Styles of Speech Introduction

1. Direct Approach

example:
Non-violence is the first article of my faith by Mahatma Gandhi
Non-violence is the first article of my faith. It is the last article of my faith. But I had to make my choice. I had either to submit to a system which I considered has done an irreparable harm to my country or incur the risk of the mad fury of my people bursting forth when they understood the truth from my lips. I know that my people have sometimes gone mad. I am deeply sorry for it; and I am therefore, here, to submit not to a light penalty but to the highest penalty. I do not ask for mercy. I do not plead any extenuating act.
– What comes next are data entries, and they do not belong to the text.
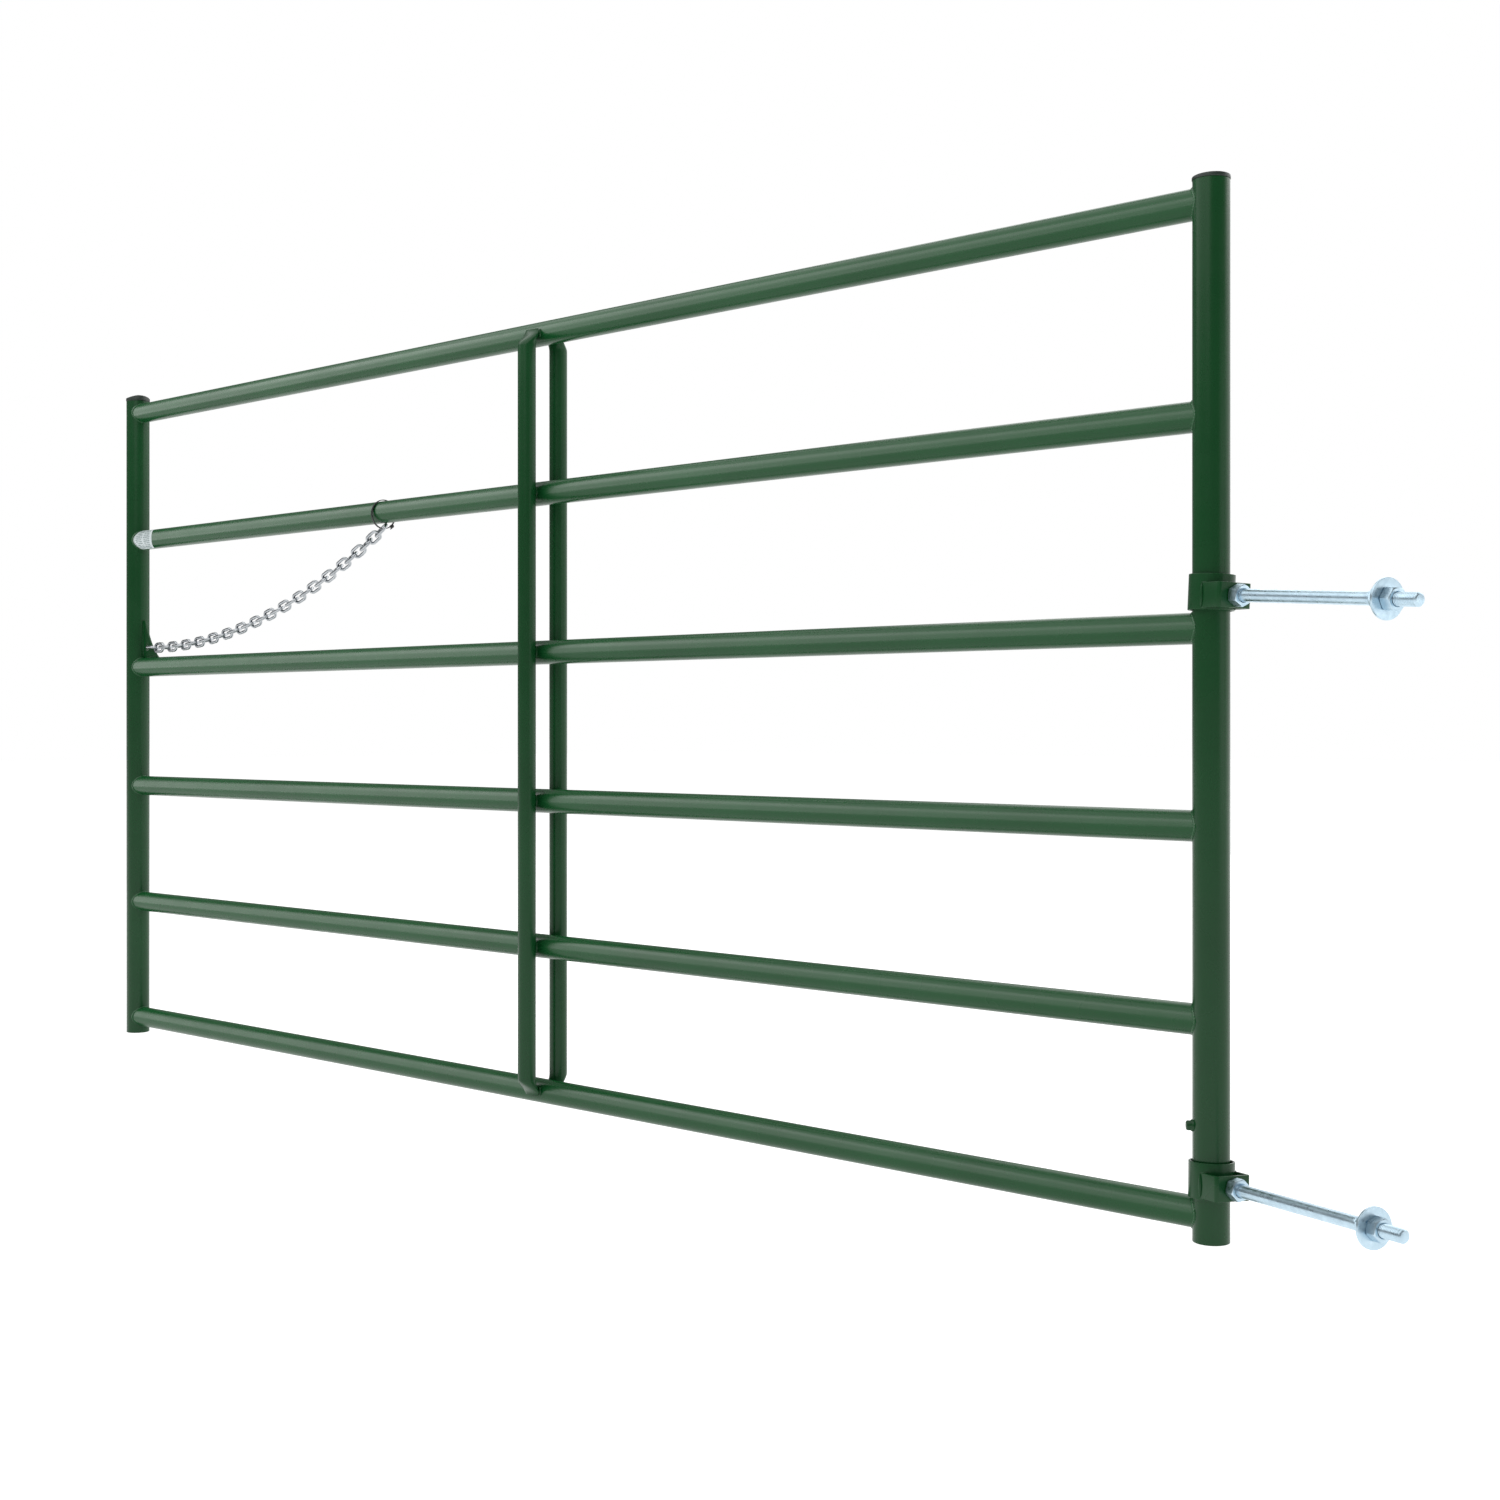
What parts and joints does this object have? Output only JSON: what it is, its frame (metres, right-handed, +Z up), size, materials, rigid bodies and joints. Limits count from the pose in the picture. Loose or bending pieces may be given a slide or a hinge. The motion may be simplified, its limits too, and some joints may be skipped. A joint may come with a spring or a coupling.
{
  "type": "tubular livestock gate",
  "caption": "Welded round-tube field gate with horizontal rails, crimped vertical stays, collar hinges on long bolts that let it swing, and a latch chain hanging from a corner plate",
  "frame": {"origin": "on the hinge axis, which is the hinge upright's centre line, at the lower hinge collar's mid-height", "axes": "+Z up along the hinge axis; +X from the latch upright towards the hinge upright in the plane of the rails; -Y is the front"},
  "size_m": [2.7289, 0.1995, 1.279],
  "materials": {
    "green_powder_coat": "dark green gloss powder coat over steel",
    "zinc_plate": "bright zinc plate, faintly blue",
    "chain_zinc": "bluish zinc plate",
    "cap_plastic": "near-black moulded plastic",
    "tie_nylon": "black nylon",
    "label_film": "white printed film"
  },
  "bodies": {
    "lower_hinge": {"lower_hinge_collar": "green_powder_coat", "lower_hinge_bolt": "zinc_plate", "lower_lock_nut": "zinc_plate", "lower_inner_nut": "zinc_plate", "lower_washer": "zinc_plate", "lower_outer_nut": "zinc_plate"},
    "gate_frame": {"latch_upright": "green_powder_coat", "hinge_upright": "green_powder_coat", "top_rail": "green_powder_coat", "rail_2": "green_powder_coat", "rail_3": "green_powder_coat", "rail_4": "green_powder_coat", "rail_5": "green_powder_coat", "bottom_rail": "green_powder_coat", "front_stay": "green_powder_coat", "rear_stay": "green_powder_coat", "latch_upright_cap": "cap_plastic", "hinge_upright_cap": "cap_plastic", "chain_plate": "green_powder_coat", "lift_stop": "green_powder_coat", "cable_tie": "tie_nylon", "chain_link_01": "chain_zinc", "chain_link_33": "chain_zinc"},
    "upper_hinge": {"upper_hinge_collar": "green_powder_coat", "upper_hinge_bolt": "zinc_plate", "upper_lock_nut": "zinc_plate", "upper_inner_nut": "zinc_plate", "upper_washer": "zinc_plate", "upper_outer_nut": "zinc_plate"},
    "chain": {"chain_link_02": "chain_zinc", "chain_link_03": "chain_zinc", "chain_link_04": "chain_zinc", "chain_link_05": "chain_zinc", "chain_link_06": "chain_zinc", "chain_link_07": "chain_zinc", "chain_link_08": "chain_zinc", "chain_link_09": "chain_zinc", "chain_link_10": "chain_zinc", "chain_link_11": "chain_zinc", "chain_link_12": "chain_zinc", "chain_link_13": "chain_zinc", "chain_link_14": "chain_zinc", "chain_link_15": "chain_zinc", "chain_link_16": "chain_zinc", "chain_link_17": "chain_zinc", "chain_link_18": "chain_zinc", "chain_link_19": "chain_zinc", "chain_link_20": "chain_zinc", "chain_link_21": "chain_zinc", "chain_link_22": "chain_zinc", "chain_link_23": "chain_zinc", "chain_link_24": "chain_zinc", "chain_link_25": "chain_zinc", "chain_link_26": "chain_zinc", "chain_link_27": "chain_zinc", "chain_link_28": "chain_zinc", "chain_link_29": "chain_zinc", "chain_link_30": "chain_zinc", "chain_link_31": "chain_zinc", "chain_link_32": "chain_zinc"}
  },
  "joints": [
    {"name": "gate_swing", "type": "hinge", "parent": "lower_hinge", "child": "gate_frame", "pos_m": [0, 0, 0], "axis": [0, 0, 1], "range_deg": [-145, 94]},
    {"name": "upper_hinge_swing", "type": "hinge", "parent": "gate_frame", "child": "upper_hinge", "pos_m": [0, 0, 0.69932], "axis": [0, 0, 1], "range_deg": [-94, 145]},
    {"name": "chain_sway", "type": "hinge", "parent": "gate_frame", "child": "chain", "pos_m": [-2.327, 0, 0.69508], "axis": [0.9698, 0, 0.2439], "range_deg": [-20, 20]}
  ],
  "couplings": [
    {"joint": "upper_hinge_swing", "follows": "gate_swing", "ratio": -1}
  ]
}
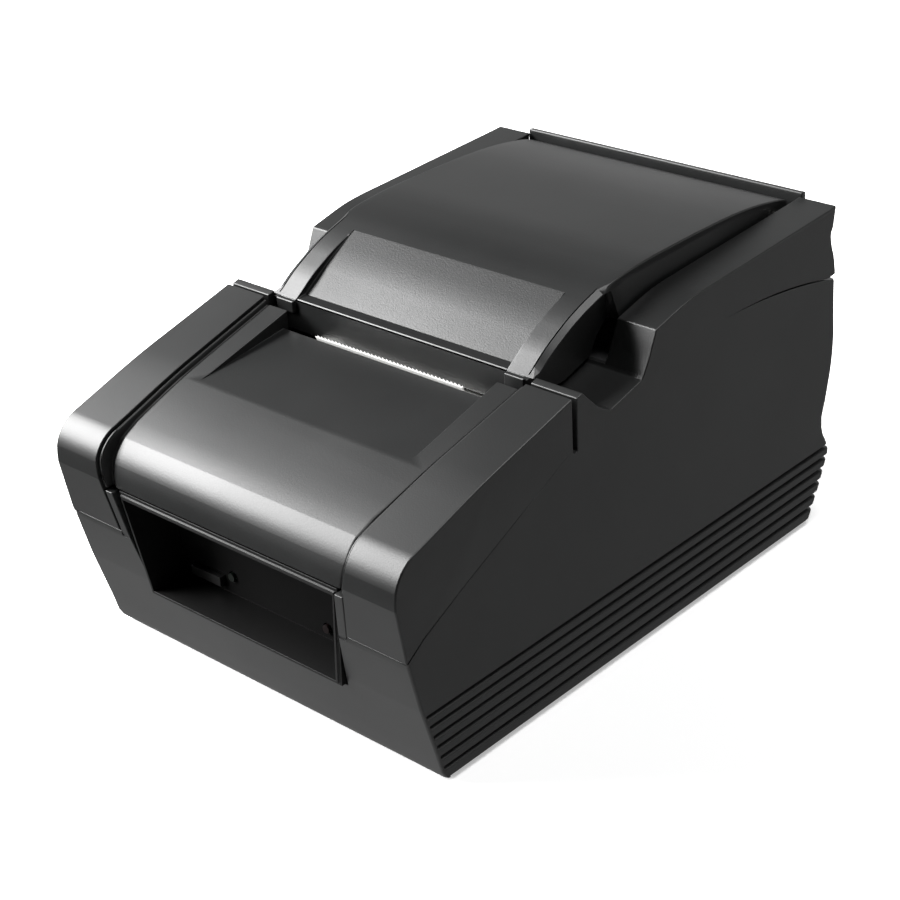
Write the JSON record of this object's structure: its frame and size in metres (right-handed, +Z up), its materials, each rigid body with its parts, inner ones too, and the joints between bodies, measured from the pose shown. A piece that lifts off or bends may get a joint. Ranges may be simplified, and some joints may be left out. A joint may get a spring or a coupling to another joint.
{
  "type": "receipt printer",
  "caption": "Small desktop thermal receipt printer with a hinged lid, platen and gear train, print head, paper roll, feed key, power switch and rear sockets.",
  "frame": {"origin": "middle of the bounding box, on the surface the printer stands on", "axes": "+X to the printer's right seen from its front, +Y from the front to the rear, +Z up"},
  "size_m": [0.134, 0.2013, 0.1098],
  "materials": {
    "black_abs": "fine-textured black moulding",
    "bay_abs": "matt black moulding",
    "inner_abs": "matt black moulding",
    "rubber": "plain black rubber",
    "steel": "plain",
    "motor_steel": "zinc plated",
    "gear_pom": "natural white moulding",
    "cable_film": "flat cable film",
    "zinc_plate": "zinc plated sheet",
    "head_ceramic": null,
    "aluminium": "plain",
    "paper": null,
    "card_core": null,
    "board_green": "coated glass fibre board",
    "rocker_plastic": "semi-gloss black",
    "button_plastic": "dark grey moulding",
    "lens_green": "clear green, drawn solid",
    "lens_red": "clear red, drawn solid",
    "screw_steel": "zinc plated"
  },
  "bodies": {
    "housing": {"base": "black_abs", "upper_housing": "black_abs", "front_cover": "black_abs", "centre_panel": "black_abs", "bay_liner": "bay_abs", "roll_bin": "inner_abs", "paper_sensor": "inner_abs", "power_jack": "inner_abs", "drawer_jack": "inner_abs", "switch_bezel": "inner_abs", "feed_switch": "inner_abs", "foot_front_left": "rubber", "foot_rear_left": "rubber", "foot_front_right": "rubber", "foot_rear_right": "rubber", "hinge_pin_left": "steel", "hinge_pin_right": "steel", "idler_axle": "steel", "idler_clip": "steel", "usb_socket": "steel", "motor": "motor_steel", "head_cable": "cable_film", "mechanism_frame": "zinc_plate", "paper_web": "paper", "main_board": "board_green", "control_board": "board_green", "power_lens": "lens_green", "error_lens": "lens_red", "frame_screw_front": "screw_steel", "frame_screw_rear": "screw_steel", "motor_screw_front": "screw_steel", "motor_screw_rear": "screw_steel", "board_screw_front_left": "screw_steel", "board_screw_front_right": "screw_steel", "board_screw_rear_left": "screw_steel", "board_screw_rear_right": "screw_steel", "case_screw_front_left": "screw_steel", "case_screw_front_right": "screw_steel", "case_screw_rear_left": "screw_steel", "case_screw_rear_right": "screw_steel"},
    "lid": {"lid": "black_abs", "tear_bar": "steel", "platen_bush_left": "gear_pom", "platen_bush_right": "gear_pom"},
    "platen": {"platen_sleeve": "rubber", "platen_shaft": "steel", "platen_gear": "gear_pom"},
    "idler": {"idler_gear": "gear_pom"},
    "motor_rotor": {"motor_shaft": "steel", "motor_pinion": "gear_pom"},
    "paper_supply": {"paper_roll": "paper", "roll_core": "card_core"},
    "head": {"print_head": "head_ceramic", "head_heat_sink": "aluminium", "head_spring_left": "steel", "head_spring_right": "steel"},
    "feed_key": {"feed_button": "button_plastic"},
    "power_key": {"switch_rocker": "rocker_plastic"}
  },
  "joints": [
    {"name": "lid_hinge", "type": "hinge", "parent": "housing", "child": "lid", "pos_m": [0, 0.0918, 0.1013], "axis": [-1, 0, 0], "range_deg": [0, 80]},
    {"name": "platen_spin", "type": "hinge", "parent": "lid", "child": "platen", "pos_m": [0, -0.0212, 0.0745], "axis": [1, 0, 0], "continuous": true},
    {"name": "idler_spin", "type": "hinge", "parent": "housing", "child": "idler", "pos_m": [0.035, -0.01781, 0.0602], "axis": [1, 0, 0], "continuous": true},
    {"name": "motor_spin", "type": "hinge", "parent": "housing", "child": "motor_rotor", "pos_m": [0.035, -0.01967, 0.04844], "axis": [1, 0, 0], "continuous": true},
    {"name": "roll_spin", "type": "hinge", "parent": "housing", "child": "paper_supply", "pos_m": [0, 0.0358, 0.0592], "axis": [1, 0, 0], "continuous": true},
    {"name": "head_pivot", "type": "hinge", "parent": "housing", "child": "head", "pos_m": [0, -0.0278, 0.06225], "axis": [1, 0, 0], "range_deg": [0, 1.5], "stiffness_Nm_per_rad": 0.3, "springref_deg": -0.57},
    {"name": "feed_press", "type": "slide", "parent": "housing", "child": "feed_key", "axis": [0, 1, 0], "range_m": [0, 0.0005], "stiffness_N_per_m": 400, "springref_m": -0.0005},
    {"name": "power_rock", "type": "hinge", "parent": "housing", "child": "power_key", "pos_m": [0.033, 0.0885, 0.0173], "axis": [0, 0, 1], "range_deg": [0, 14]}
  ],
  "couplings": [
    {"joint": "idler_spin", "follows": "platen_spin", "ratio": -0.90909},
    {"joint": "motor_spin", "follows": "platen_spin", "ratio": 1.6667}
  ]
}
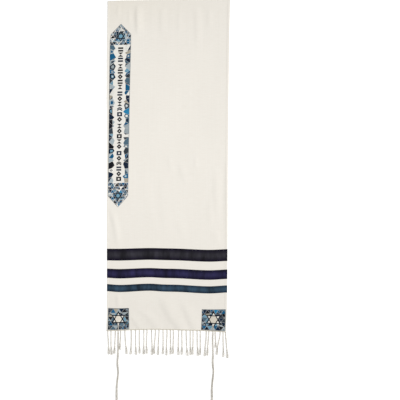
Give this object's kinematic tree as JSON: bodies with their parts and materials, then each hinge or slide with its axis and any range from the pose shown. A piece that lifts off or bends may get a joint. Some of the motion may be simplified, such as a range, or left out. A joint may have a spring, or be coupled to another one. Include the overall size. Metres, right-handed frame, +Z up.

I am here, therefore, to invite and submit to the highest penalty that can be inflicted upon me for what in law is a deliberate crime and what appears to me to be the highest duty of a citizen. The only course open to you, Mr Judge, is, as I am just going to say in my statement, either to resign your post or inflict on me the severest penalty if you believe that the system and law you are assisting to administer are good for the people. I do not expect that kind of conversion. But by the time I have finished with my statement you will, perhaps, have a glimpse of what is raging within my breast to run this maddest risk which a sane man can run.
source: www.abundantworld.com/famous_speeches.htm#5

2. Quotation
example:
Sinners in the Hands of an Angry God by Jonathan Edwards
"Their foot shall slide in due time" - Deut. 32:35
In this verse is threatened the vengeance of God on the wicked unbelieving Israelites, who were God's visible people, and who lived under the means of grace; but who, notwithstanding all God's wonderful works towards them, remained (as ver. 28.) void of counsel, having no understanding in them. Under all the cultivations of heaven, they brought forth bitter and poisonous fruit; as in the two verses next preceding the text. The expression I have chosen for my text, Their foot shall slide in due time, seems to imply the following doings, relating to the punishment and destruction to which these wicked Israelites were exposed.
source: www.abundantworld.com/famous_speeches.htm#5

3. Vital Statement
example:
In This Place of Horror by PopeBenedict XVI
To speak in this place of horror, in this place where unprecedented mass crimes were committed against God and man, is almost impossible - and it is particularly difficult and troubling for a Christian, for a Pope from Germany. In a place like this, words fail; in the end, there can only be a dread silence - a silence which is itself a heartfelt cry to God: Why, Lord, did you remain silent? How could you tolerate all this? In silence, then, we bow our heads before the endless line of those who suffered and were put to death here; yet our silence becomes in turn a plea for forgiveness and reconciliation, a plea to the living God never to let this happen again.